Rare Air Jordans Like Ones Worn By Spike Lee at Oscars Are Found In a Donation Bin, Now on Sotheby’s Auction

A pair of Air Jordans once owned by filmmaker Spike Lee has gone from the donation bin to the auction block.

Now until Dec. 18, Sotheby’s will be auctioning the all-gold “Tinker” Air Jordan 3s. Experts are expecting the sneakers to earn between $15,000 to $20,000. The present bid at press time is $9,000. Proceeds will go to support the Portland Rescue Mission in Oregon.

Director Spike Lee Photo: @officialspikelee/Instagram

Sneaker designer Tinker Hatfield created the metallic gold sneakers for Spike Lee and members of his team. None of the sneakers were sold to the public.  Made of premium leather, the gold covers the Nike Swoosh, elephant print and tongue while black, white, and ice blue accents and a red liner are also present on the sneaker. The sneaker’s heel includes logos of Lee’s 40 Acres and A Mule Filmworks production company. An oversized Jumpman insignia is also present on the heel.  

Lee, who is reportedly worth $60 million, wore the gold “Tinker” Air Jordan 3s to the 2019 Academy Awards where he won an Oscar for Best Adapted Screenplay for “BlacKkKlansman.” Lee, an avid basketball fan and of Air Jordans has had a relationship with Nike since the beginning of his career. In the 1980s when two Nike ad copywriters watched Lee’s film, “She’s Gotta Have It,” they loved the character Mars Blackmon so much that they asked Lee to appear in a series of commercials with Jordan as the character. 

A Gem In A Bin 

In April employees of the Burnside Shelter discovered the sneakers while looking through a collection bin.

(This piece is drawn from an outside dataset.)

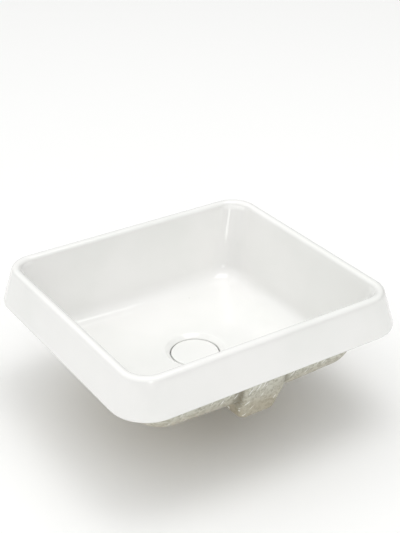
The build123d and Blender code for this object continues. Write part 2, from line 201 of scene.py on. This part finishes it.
def skirt_rings():
    """Rings from the skirt's inside, round its seat, up its face and over the rim."""
    lean = slope(skirt_lean)
    inner_foot = skirt_wall / math.cos(math.radians(skirt_lean))
    outer_crest = rim_height * lean
    inner_crest = outer_crest + rim_width
    inside, outside = (inner_foot, 0), (0, 0)
    crest_outside, crest_inside = (outer_crest, rim_height), (inner_crest, rim_height)
    up_inside = (inner_foot + line_reach * lean, line_reach)
    up_outside = (line_reach * lean, line_reach)
    down_bowl = (inner_crest + line_reach * slope(front_lean), rim_height - line_reach)
    line = [(inner_foot + skirt_roof * lean, skirt_roof)]
    line += [(inner_foot + skirt_roof * share * lean, skirt_roof * share) for share in (0.8, 0.6, 0.4, 0.2)]
    line += rounded_corner(up_inside, inside, outside, seat_inner_round, steps=5)
    line += rounded_corner(inside, outside, up_outside, seat_outer_round, steps=10)
    line += [(rim_height * share * lean, rim_height * share) for share in (0.2, 0.32, 0.44, 0.56, 0.68, 0.8)]
    line += rounded_corner(outside, crest_outside, crest_inside, rim_outer_round, steps=10)
    line += rounded_corner(crest_outside, crest_inside, down_bowl, rim_inner_round, steps=10)

    # Past the rim the outline takes the bowl's corners and its steeper front and back
    rings = []
    side_over = slope(side_lean) - slope(front_lean)
    for inset, height in line:
        over_rim = max(0.0, min(1.0, (inset - outer_crest - rim_outer_round) / rim_width))
        corner = skirt_corner - inset + (mouth_corner - (skirt_corner - inner_crest)) * over_rim
        side_inset = inset
        if height > skirt_roof and over_rim > 0.5:
            side_inset = inset + (rim_height - height) * side_over * over_rim
        rings.append(rounded_ring(basin_width / 2 - side_inset, basin_depth / 2 - inset, corner, height))
    return rings, line[-1][1]


def floor_level(x, y):
    return -floor_depth + (x * x + y * y) / (2 * floor_fall_radius)


def bowl_rings(mouth_top, grow=0.0):
    """Rings down the bowl's inside, over its foot round and in to the outlet; grow moves them out."""
    rim_inset = rim_height * slope(skirt_lean) + rim_width
    foot_round = floor_round + grow
    centre_z = foot_round - floor_depth - grow

    def corner_at(height):
        share = (rim_height - height) / (rim_height + floor_depth)
        return mouth_corner + (foot_corner - mouth_corner) * share + grow

    def foot_arc(lean, share):
        """How far in from the wall's line the foot round is, and its height, on a wall that leans."""
        angle = -math.radians(lean) * (1 - share) - math.pi / 2 * share
        height = centre_z + foot_round * math.sin(angle)
        reach = foot_round * math.cos(angle) + (centre_z - height) * slope(lean)
        return foot_round / math.cos(math.radians(lean)) - reach, height

    def leaning_ring(side_place, front_place, corner):
        """A ring whose height may differ between the side walls and the front and back walls."""
        half_width = (basin_width / 2 - rim_inset - (rim_height - side_place[1]) * slope(side_lean)
                      + grow - side_place[0])
        half_depth = (basin_depth / 2 - rim_inset - (rim_height - front_place[1]) * slope(front_lean)
                      + grow - front_place[0])
        ring = rounded_ring(half_width, half_depth, corner, 0.0)
        for point in ring:
            across = max(0.0, abs(point.x) - half_width + corner)
            along = max(0.0, abs(point.y) - half_depth + corner)
            share = across**2 / (across**2 + along**2)
            point.z = front_place[1] + (side_place[1] - front_place[1]) * share
        return ring

    # The walls, down to where the foot round starts
    rings = []
    side_end, front_end = foot_arc(side_lean, 0.0)[1], foot_arc(front_lean, 0.0)[1]
    for step in range(wall_steps):
        share = step / wall_steps
        side_height = mouth_top + (side_end - mouth_top) * share
        front_height = mouth_top + (front_end - mouth_top) * share
        rings.append(leaning_ring((0.0, side_height), (0.0, front_height), corner_at(front_height)))

    # The foot round: the wall turns into the floor, which rises with the distance from the outlet
    for step in range(foot_steps + 1):
        share = step / foot_steps
        side_place, front_place = foot_arc(side_lean, share), foot_arc(front_lean, share)
        corner = max(corner_at(front_place[1]) - front_place[0], least_corner)
        ring = leaning_ring(side_place, front_place, corner)
        for point in ring:
            point.z += (floor_level(point.x, point.y) + floor_depth) * share * share * (3 - 2 * share)
        rings.append(ring)

    # The floor: the outline eases into the circle of the recess's mouth
    outline = rings[-1]
    mouth_edge = recess_mouth_radius + recess_mouth_round * mouth_ease
    for step in range(1, floor_steps + 1):
        ring = []
        for point in outline:
            away = Vector((point.x, point.y))
            place = away.lerp(away.normalized() * mouth_edge, step / floor_steps)
            ring.append(Vector((place.x, place.y, floor_level(place.x, place.y) - grow)))
        rings.append(ring)

    # The recess: a rounded mouth, a sloping lip, a straight wall, the waste's seat and the hole
    seat = -floor_depth - recess_depth
    on_floor = (mouth_edge + floor_run, floor_level(mouth_edge, 0))
    mouth, lip = (recess_mouth_radius, -floor_depth), (recess_radius, -floor_depth - recess_mouth_drop)
    wall_foot, hole_edge = (recess_radius, seat), (outlet_hole_radius, seat)
    hole_foot = (outlet_hole_radius, -outlet_foot)
    section = rounded_corner(on_floor, mouth, lip, recess_mouth_round, steps=8)
    section += rounded_corner(mouth, lip, wall_foot, recess_lip_round, steps=4)
    section += rounded_corner(lip, wall_foot, hole_edge, recess_seat_round, steps=4)
    section += rounded_corner(wall_foot, hole_edge, hole_foot, outlet_hole_round, steps=4)
    section.append((outlet_hole_radius, -outlet_foot + outlet_stop))
    directions = [Vector((p.x, p.y)).normalized() for p in outline]
    for radius, height in section:
        reach, level = radius + grow, height - grow * recess_drop
        rings.append([Vector((d.x * reach, d.y * reach, level)) for d in directions])
    return rings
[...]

The Portland Rescue Mission, which will be accepting the proceeds of the Sotheby’s auction, runs the Burnside Shelter.  

The employee took the sneakers to the program director and after researching, realized they were Lee’s famous Oscar sneakers. 

Image via Sotheby’s

“Obviously they must be fakes, we thought,” Erin Holcomb, the shelter’s director shared on their blog. “Why would the real thing end up in our donation bins?”

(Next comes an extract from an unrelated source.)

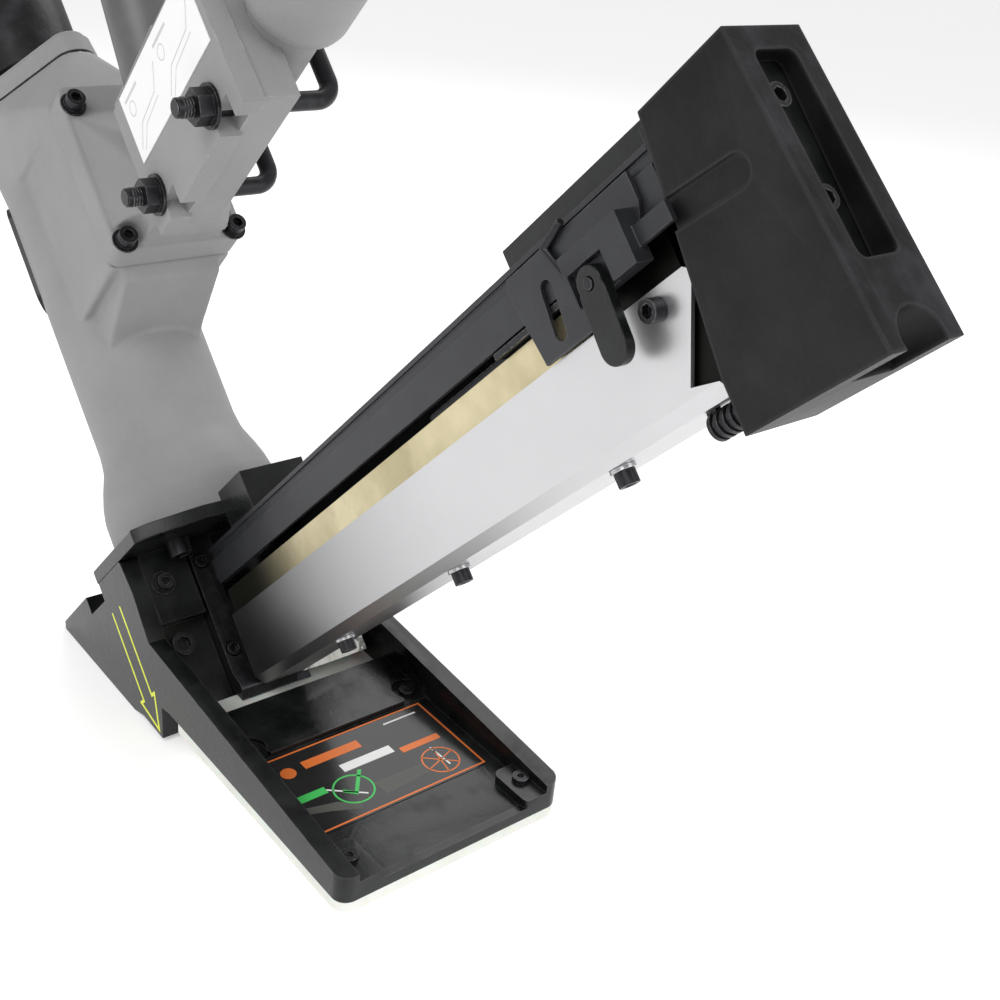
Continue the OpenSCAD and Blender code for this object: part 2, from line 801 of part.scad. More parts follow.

The sneakers were taken to a shop specializing in collector sneakers. The store’s owner realized the sneakers were one of the few developed by Hatfield but were not Lee’s — he wears a size 9.5 and the sneakers were 12.5. Nevertheless, the store owner offered $10,000 for the shoes, but Holcomb declined, realizing that Sotheby’s had sold another pair of the rare sneakers in 2021 for almost $50,000. 

When Hatfield found out about the sneakers being found in a bin, he decided to visit the Portland Rescue Mission. He shared the sneaker’s replacement box and a framed design proof. 

“When we did find out they were authentic, it was shocking to say the least,” Holcomb told KATU, Portland’s ABC affiliate. “We were just absolutely floored. What an immensely generous gift, and we were so glad we had the opportunity to put them to work.”